Remember all of those old wood working tools that grandfather had and used, in an austere environment? And those primitive files and chisels and planers will be invaluable.  In the fields, rakes and shovels and picks of all manner and styles will be used and broken, then mended or augmented to get the many tasks accomplished.  Leather working and sewing, hide skinning and tanning, water gathering, shelter building and repair, gunsmithing and reloading, farming, silage harvesting, hauling, candle and soap making, all of these necessary tasks require specialty tools to complete and in the absence of readily available grid power become especially daunting.  As we ready our retreats, homes and farms for come-what-may, we must put on an attitude of confident can-do. 
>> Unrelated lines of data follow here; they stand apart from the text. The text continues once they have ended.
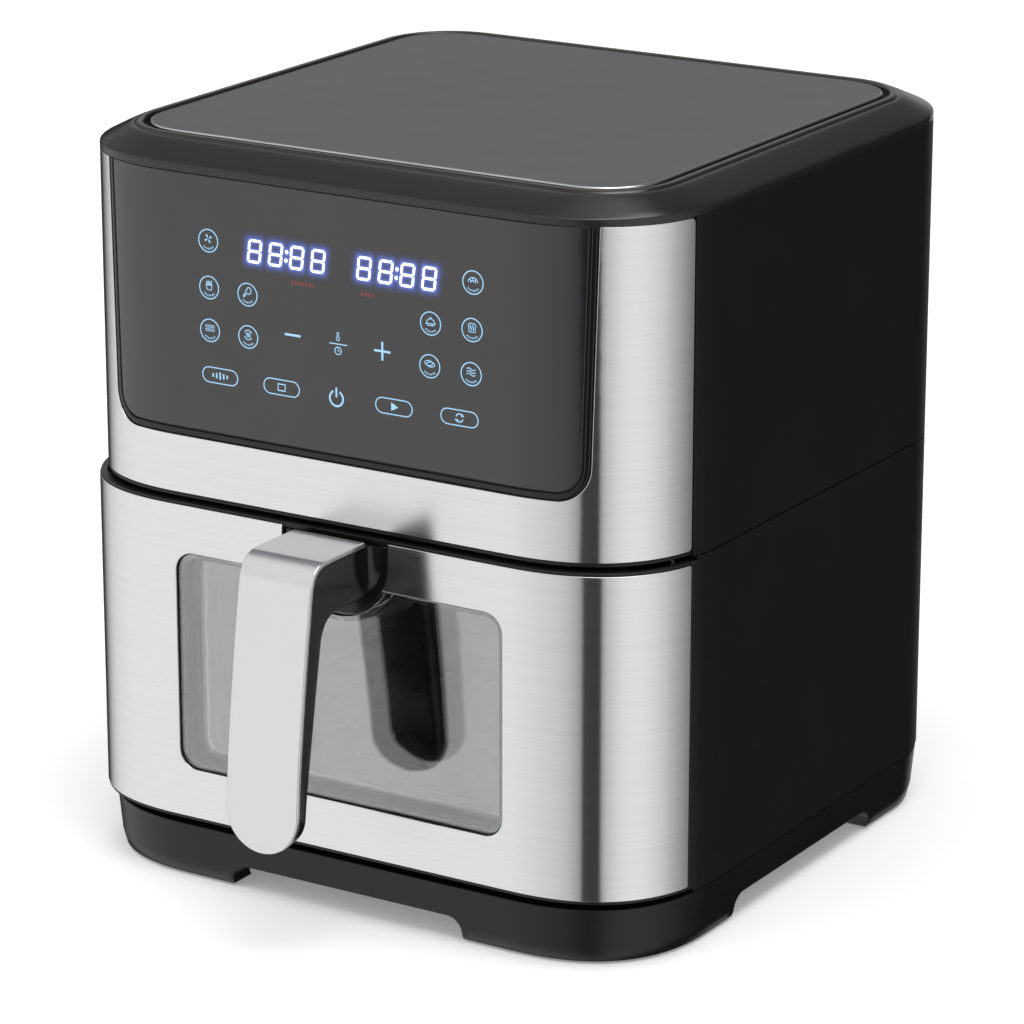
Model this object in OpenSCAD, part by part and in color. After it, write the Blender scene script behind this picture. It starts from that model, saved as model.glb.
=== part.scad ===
// Window-front air fryer: square rounded housing, lift-off lid plate look,
// pull-out drawer with a basket behind a double window, touch control panel.
// Millimetres, +Z up, the drawer front faces -Y. Origin at the centre of the
// footprint on the worktop.

/* [Body] */
// Width across the drawer front
body_w = 300; // [290:1:310]
// Depth from the drawer face to the back of the housing
body_d = 297; // [292:1:305]
// Plan corner radius of the housing
corner_r = 54.5; // [50:0.5:60]
// How far the housing sits inside the drawer front
side_inset = 2.75; // [2:0.25:3.5]
// Housing wall thickness
wall = 2.2; // [1.8:0.1:2.6]
// Height of the lid rim
lid_top = 329.5; // [326:0.5:336]
// Height of the lower edge of the lid
lid_bottom = 318; // [316:0.5:320]

/* [Base] */
// Top of the base on the sides
base_top = 25.7; // [24:0.1:26]
// Height of the arches between the feet
arch_h = 11; // [8:0.5:13]
// Half width of the front and rear arches
arch_half = 59; // [45:1:70]
// Half length of the side arches
side_arch_half = 62; // [45:1:70]
// Rubber pad radius
pad_r = 6; // [4:0.5:6]

/* [Drawer] */
// Lower edge of the steel drawer skin
skin_bottom = 31; // [31:0.5:33]
// Upper edge of the steel drawer skin
skin_top = 173; // [172.6:0.1:173]
// Where the wrapped sides of the drawer front end
wrap_end = 49.4; // [48.6:0.2:52]
// Window width
window_w = 165; // [150:1:166]
// Window lower edge
window_bottom = 53.3; // [53:0.1:60]
// Window upper edge
window_top = 152; // [148:0.1:152]
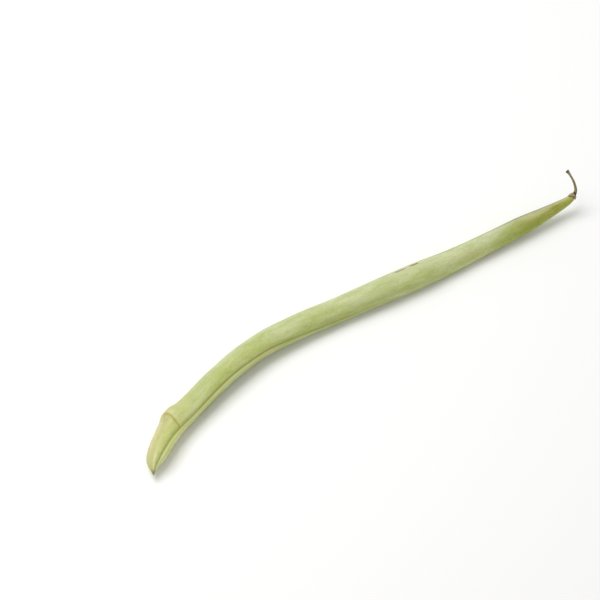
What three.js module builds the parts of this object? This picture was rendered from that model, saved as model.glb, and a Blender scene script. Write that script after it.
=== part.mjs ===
// A green bean: a long snap bean pod with its calyx and stalk, lying on a surface.
// Millimetres, +Z up. The beak points to -X, the stalk end to +X, and the pod bows towards +Y.
import * as THREE from 'three';

// ---- Pod -------------------------------------------------------------------------------------

// Stations along the pod, from the neck inside the calyx to the point of the beak.
// Each row: x, y and z of the middle line, depth from seam to seam, roll of the front seam in
// degrees above the horizontal, seen from the -Y side.
const POD_STATIONS = [
  [95.75, -0.8, 7.75, 2.0, -50],
  [94.55, -0.65, 6.8, 2.85, -50],
  [91.0, -0.15, 5.75, 3.66, -50],
  [81.9, 1.1, 4.9, 5.4, -50],
  [72.1, 2.6, 4.3, 6.9, -49],
  [58.3, 4.4, 3.85, 7.4, -47],
  [42.5, 6.5, 3.7, 8.3, -42],
  [28.7, 8.7, 4.3, 9.2, -32],
  [13.1, 11.6, 4.45, 9.0, -20],
  [-2.8, 14.8, 3.9, 9.0, -7],
  [-20.4, 18.0, 4.0, 9.4, 7],
  [-36.2, 19.4, 4.5, 9.3, 18],
  [-52.1, 17.9, 4.6, 9.3, 26],
  [-67.7, 14.8, 4.15, 9.0, 26],
  [-79.2, 12.0, 4.0, 9.2, 29],
  [-85.1, 9.2, 4.1, 8.4, 36],
  [-89.6, 6.6, 4.05, 7.8, 39],
  [-92.9, 4.5, 3.9, 6.3, 38],
  [-94.7, 2.8, 3.7, 3.9, 38],
  [-95.9, 1.1, 3.5, 1.4, 38],
  [-96.5, 0.2, 3.4, 0.5, 38],
];
const POD_THICKNESS_RATIO = 0.9; // flank to flank, as a share of the depth
const POD_STEPS_PER_STATION = 5;

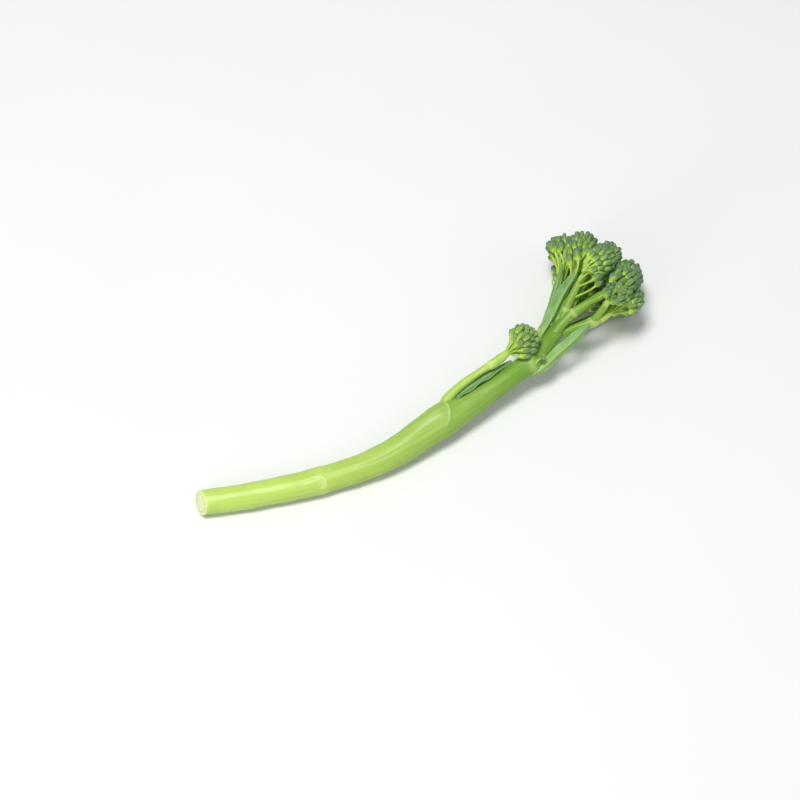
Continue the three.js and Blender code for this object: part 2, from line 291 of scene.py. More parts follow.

Consider, realistically what it will take to provide true necessities and keep the homestead going.  When focusing on beans, bullets, band-aids and boomsticks, do yourself, your family and community a favor and also prepare for the basic and historical tasks of a more primitive existence.  God Bless the SurvivalBlog community as we hope for the Savior’s return but prepare for the worst.  The tools and concepts I have referenced only scratch the surface of what one day might be required, I look forward to letters and lists from this community to thread together a strong resource for those just beginning or learning about self sufficiency.